**Directions**
Reproduce the material that follows, please, but only from its first line to the line containing "hide_parts(node)", inclusive.
--- begin Material provided ---
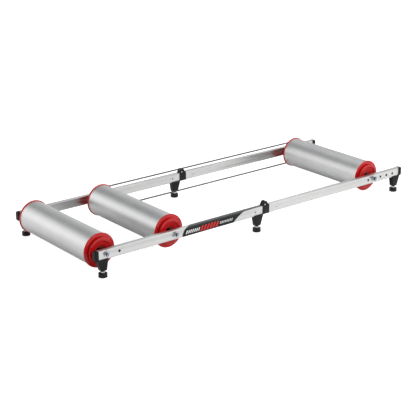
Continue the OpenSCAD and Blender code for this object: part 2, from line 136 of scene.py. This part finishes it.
def apply_modifiers(piece):
    """Turns a piece's modifiers into mesh, in their order."""
    select_only(piece)
    for modifier in list(piece.modifiers):
        bpy.ops.object.modifier_apply(modifier=modifier.name)


def attach(piece, node):
    """Puts a finished piece on the body of the frame node that it stands for."""
    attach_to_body(piece, body_of[node])
    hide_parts(node)


def finish_edges(node, material, radius, smooth_deg=SMOOTH_DEG):
    """A copy of a frame node with its edges rounded as the real piece's are, in place of the node."""
    piece = bpy.data.objects.new("finished_" + node, frame["nodes"][node].data.copy())
    bpy.context.collection.objects.link(piece)
    select_only(piece)
    bpy.ops.mesh.customdata_custom_splitnormals_clear()
    bpy.ops.object.mode_set(mode="EDIT")
    bpy.ops.mesh.select_all(action="SELECT")
    bpy.ops.mesh.remove_doubles(threshold=WELD_GAP)
    bpy.ops.mesh.dissolve_limited(angle_limit=math.radians(FLAT_DEG))
    bpy.ops.object.mode_set(mode="OBJECT")
    if radius:
        rounding = piece.modifiers.new("rounding", "BEVEL")
        rounding.width = radius
        rounding.segments = ROUNDING_STEPS
        rounding.angle_limit = math.radians(SHARP_DEG)
        apply_modifiers(piece)
    bpy.ops.object.shade_smooth_by_angle(angle=math.radians(smooth_deg))
    piece.data.materials.clear()
    piece.data.materials.append(material)
    attach(piece, node)
    return piece


def paint_faces(piece, material, is_painted):
    """Gives a second material to the faces that a test picks out."""
    piece.data.materials.append(material)
    for face in piece.data.polygons:
        face.material_index = int(is_painted(face))


SIDES = ("near", "far")
RAIL_ROUNDING = 0.0002
# Deeper than this under the outer faces, a face is in the tube's inside
OUTER_DEPTH = 0.00036
# Under the skin and this far from the tube's corners, a face is the wall of a hole
SKIN = 0.00002
CORNER = 0.003


def is_inside(face, low, high):
    """Whether a face of a rail is in the tube's inside or is the wall of a hole."""
    inwards, along_face = (min(face.center[i] - low[i], high[i] - face.center[i]) for i in (1, 2))
    in_bore = inwards > SKIN and along_face > CORNER
    return in_bore or min(inwards, along_face) > OUTER_DEPTH


for side in SIDES:
    for half in ("rear_rail_", "front_rail_"):
        rail = finish_edges(half + side, anodised, RAIL_ROUNDING)
        low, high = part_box(half + side)
        # Painted shade: the faces inside the tube and in its holes take the near black inside material
        paint_faces(rail, shaded_rail_inside, lambda face: is_inside(face, low, high))


# Printed strip: thin black vinyl that wraps from the outer face over the top of the near rear rail.
# Its ends are cut in a sweep, the top part runs on to the hinge, and plain slanted bars are printed on it.

# The vinyl's thickness, its distance from the rail's lower edge, and the radius of the rail's upper one
STRIP_THICKNESS = 0.00015
STRIP_LOW_GAP = 0.0008
RAIL_EDGE = 0.0015
# The cut outline: distance from the lower edge across the strip, then its start and its end along the rail
STRIP_OUTLINE = (
    (0.0000, -0.3435, -0.1290),
    (0.0060, -0.3425, -0.1220),
    (0.0120, -0.3405, -0.1140),
    (0.0180, -0.3375, -0.1055),
    (0.0230, -0.3340, -0.0970),
    (0.0262, -0.3310, -0.0910),
    (0.0287, -0.3270, -0.0840),
    (0.0311, -0.3215, -0.0030),
    (0.0440, -0.3020, -0.0030),
)
# Each group of bars: its start and end along the rail, the pitch of its bars, its lowest and highest point,
# and its colour
BARS = (
    (-0.3611, -0.3030, 0.0083, 0.0660, 0.0770, "#ececec"),
    (-0.3008, -0.2240, 0.0128, 0.0625, 0.0805, "#de2f2b"),
    (-0.2205, -0.1645, 0.0070, 0.0685, 0.0770, "#d2d3d3"),
)
# A bar's lean along the rail for its height, and its half width as a share of the pitch
BAR_LEAN = 0.45
BAR_HALF = 0.3
# Painted light: the black print is drawn greyer towards the top, as the lit top face; the higher this is, the
# later it turns grey
TOP_LIGHT_LATENESS = 9

rail_low, rail_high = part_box("rear_rail_near")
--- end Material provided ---
**Result of the task**
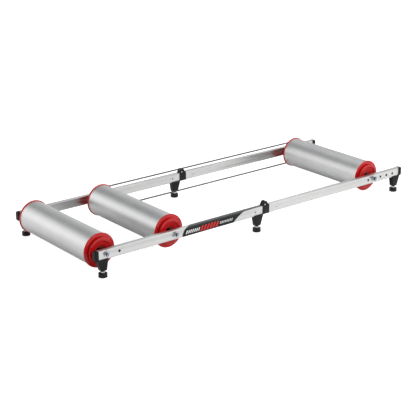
Continue the OpenSCAD and Blender code for this object: part 2, from line 136 of scene.py. This part finishes it.
def apply_modifiers(piece):
    """Turns a piece's modifiers into mesh, in their order."""
    select_only(piece)
    for modifier in list(piece.modifiers):
        bpy.ops.object.modifier_apply(modifier=modifier.name)


def attach(piece, node):
    """Puts a finished piece on the body of the frame node that it stands for."""
    attach_to_body(piece, body_of[node])
    hide_parts(node)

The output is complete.